The ploughman in the painting’s foreground, high above the site of the tragedy “may / Have the heard the splash, the forsaken cry” (Lines 15-16). The man, unlike the animals and the children in the first stanza, has the capacity and maturity to understand the pain and loss of the tragedy, “[b]ut for him it was not an important failure” (Line 17). His attention is fixed on his plow and the earth. His labor occupies his attention. The flight and fall of the inventor’s son don’t matter to his immediate, material existence and are ignored.


The speaker notes that the background environment doesn’t register the disaster either. The sun still has its job to do, shining as “it had to on the white legs disappearing into the green / Water” (Lines 18-19). Its heat melted Icarus’s wax wings when he flew too close. Its light highlights the only part of him the painting reveals. Neither effect is intentional or emotional, however.


The “expensive delicate ship” (Line 19) isn’t removed from the tragedy by either scope or distance.
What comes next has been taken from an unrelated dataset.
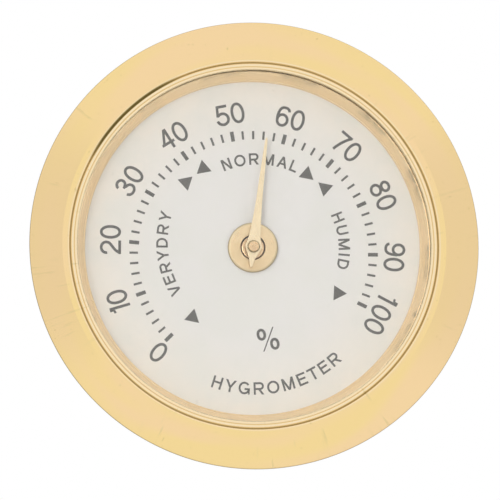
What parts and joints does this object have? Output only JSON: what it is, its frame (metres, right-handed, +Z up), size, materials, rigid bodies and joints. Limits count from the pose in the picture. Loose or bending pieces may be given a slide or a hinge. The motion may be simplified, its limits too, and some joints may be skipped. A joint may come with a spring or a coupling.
{
  "type": "dial hygrometer",
  "caption": "Round analogue hygrometer with a gold bezel, a flat lens over a white percent dial and a shallow case that pushes into a panel hole.",
  "frame": {"origin": "centre of the bezel flange's back face, on the panel's surface", "axes": "+Y along the shaft from the dial into the panel, +Z up on the dial, +X to the right as seen from the front; the dial faces -Y"},
  "size_m": [0.045, 0.013, 0.045],
  "materials": {
    "gold_polished": "polished gold plate",
    "gold_satin": "satin gold plate",
    "lens_clear": "clear",
    "dial_white": "matt off-white lacquer",
    "dial_ink": "printed dark grey ink",
    "brass": "turned",
    "pin_brass": "bright turned",
    "pointer_brass": "pale gilt",
    "steel": "bright zinc",
    "aluminium": "turned",
    "coil_strip": "bronze strip with a moisture-sensitive layer"
  },
  "bodies": {
    "case": {"bezel": "gold_polished", "lens": "lens_clear", "inner_ring": "gold_satin", "dial": "dial_white", "spacer_ring": "aluminium", "rear_case": "gold_satin", "movement_plate": "steel", "hub_eyelet": "brass", "eyelet_washer": "steel", "front_bearing": "brass", "bridge_pillar_left": "brass", "bridge_pillar_right": "brass", "rear_bridge": "steel", "bridge_screw_left": "steel", "bridge_screw_right": "steel"},
    "adjuster": {"adjuster_stud": "brass", "friction_washer": "steel", "adjuster_arm": "steel", "coil_post": "brass", "rear_bearing": "brass", "humidity_coil": "coil_strip"},
    "pointer": {"pointer_staff": "pin_brass", "coil_collet": "brass", "pointer": "pointer_brass"}
  },
  "joints": [
    {"name": "adjuster_turn", "type": "hinge", "parent": "case", "child": "adjuster", "pos_m": [0, 0, 0], "axis": [0, 1, 0], "range_deg": [-45, 45]},
    {"name": "pointer_turn", "type": "hinge", "parent": "adjuster", "child": "pointer", "pos_m": [0, 0, 0], "axis": [0, 1, 0], "range_deg": [-141.7, 108.3], "stiffness_Nm_per_rad": 0.00005, "deforming": ["humidity_coil"]}
  ]
}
It has no plausible excuse for ignoring the event. It is so close to the site of the crash, it “must have seen / Something amazing, a boy falling out of the sky” (Lines 19-20). Despite the potential for astonishment, however, the ship doesn’t pause either. It, and its passengers, have places to go. It sails “calmly on” (Line 21).


Icarus’s fall would have been a fast plummet, but the scene the speaker describes is instead “leisurely” (Line 15) and calm. The mythic moment of hubris, the death of a son, passes by with barely a splash.


The human capacity to engage with another’s suffering is limited. It happens on the edges, in the corners—any place where the pain doesn’t have to be directly confronted.


The speaker’s tone throughout has been thoughtful, conversational, and touched with dry wit. It also carries a detachment and, in that distance, perhaps a caution. Appreciating the artwork in a museum and noting all the details in a painting is one thing, recognizing and responding to suffering in the world outside, another.